The key features of an AANPM system
AANPM provides performance data from both network and applications, including stream-to-disk packet storage, application response time analytics, IPFIX (NetFlow) and SNMP. A performance map enables users to watch over the entire enterprise network and isolate individual elements, transactions or even packets, either real time or back in time.

Data is shown on a single dashboard so everyone can see network and application performance metrics. Users can customise the dashboard to suit their individual responsibilities, but they can also see adjacent areas, so cross-functional teams can work together to solve problems and know that they are all seeing the same information.

The faster the engineer can see what is going on in the network, the faster he or she can get to root cause. So if a link has errors or high utilisation, they can use a mouse to dive deeper into the transaction and find out why it might be introducing latency to all the upstream transactions. Every device in the path can be analysed. Simple logical workflows enable the user to isolate a problem down to the individual network element, transaction or even packet behind any performance event — real time or historic.

For example, perhaps the network has low utilisation and no errors. In the past, the network team might simply say, “It’s not us!” and pass it on to another team. With AANPM, everyone gets an unbiased view of the network and application structure, so it is easier for teams to work together to find root cause and resolve the problem.

An AANPM system stores all data flows, transactions and packets, so engineers can reconstruct events, use flow forensics for back-in-time identification of traffic on key links, and even play back VoIP calls and video streams. This can be particularly useful for solving historic problems, which may have only be raised by users long after the initial events occurred.
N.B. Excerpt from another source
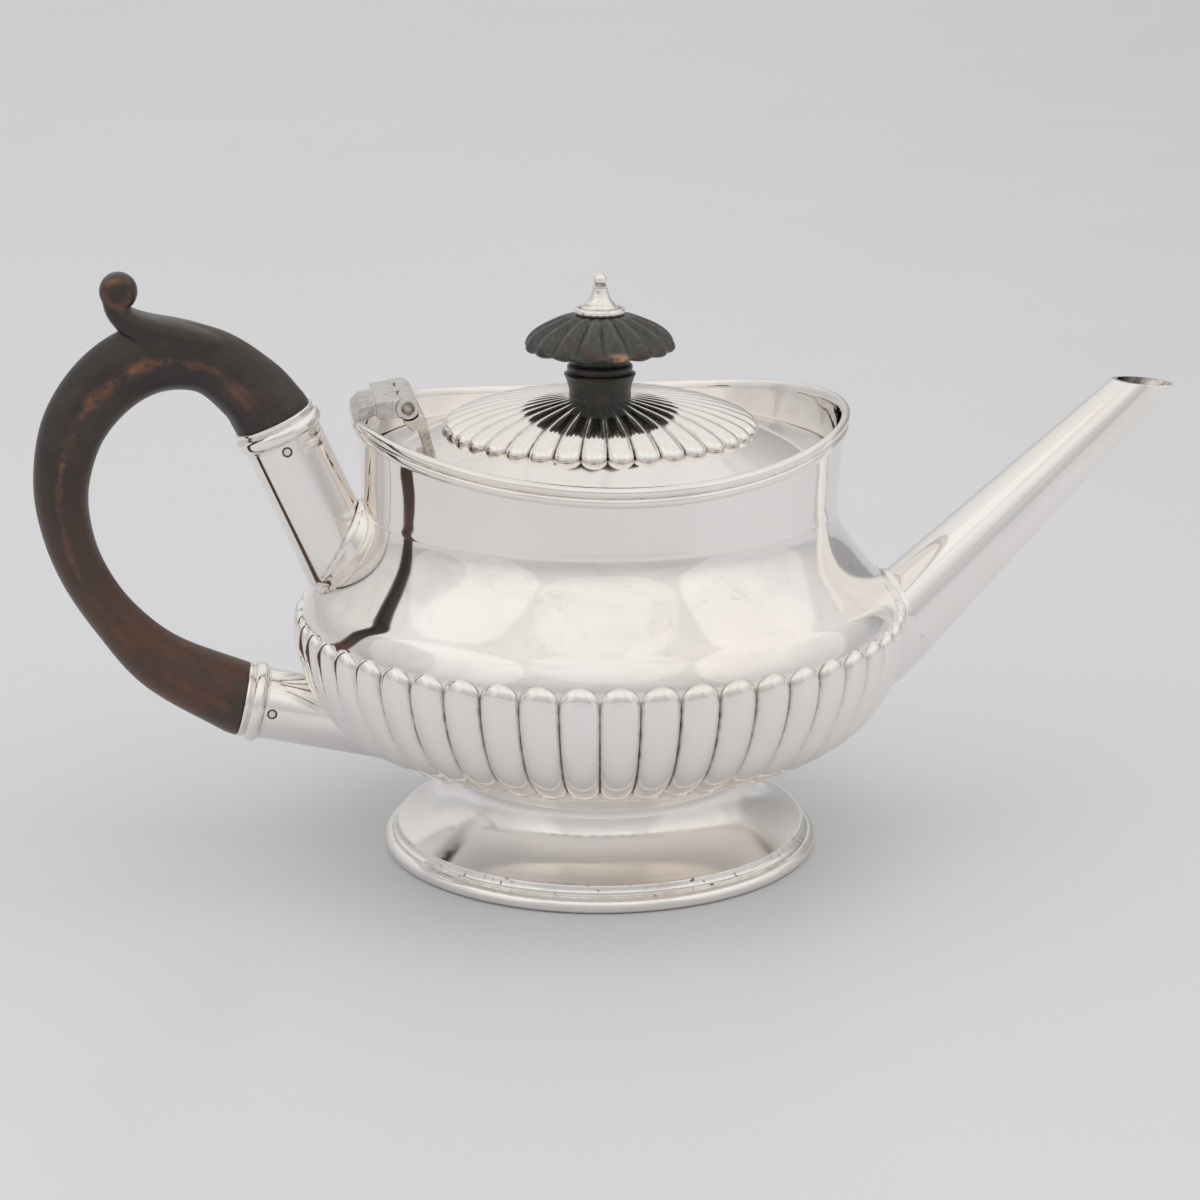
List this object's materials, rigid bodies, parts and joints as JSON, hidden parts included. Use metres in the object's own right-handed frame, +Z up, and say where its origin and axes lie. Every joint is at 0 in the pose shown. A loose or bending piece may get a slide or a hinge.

AANPM will help engineers monitor SLAs, monitor links to the cloud to ensure providers are meeting their SLAs, and assess where extra bandwidth might be needed by showing instant real-time bandwidth usage. They can use AANPM to help manage VoIP QoS by looking at traffic levels and performance before and after rollout, using playback analysis to check call quality remains high and investigate why problems may have arisen.

However organisations choose to implement it, AANPM is something we can all expect to hear a lot more about in 2014.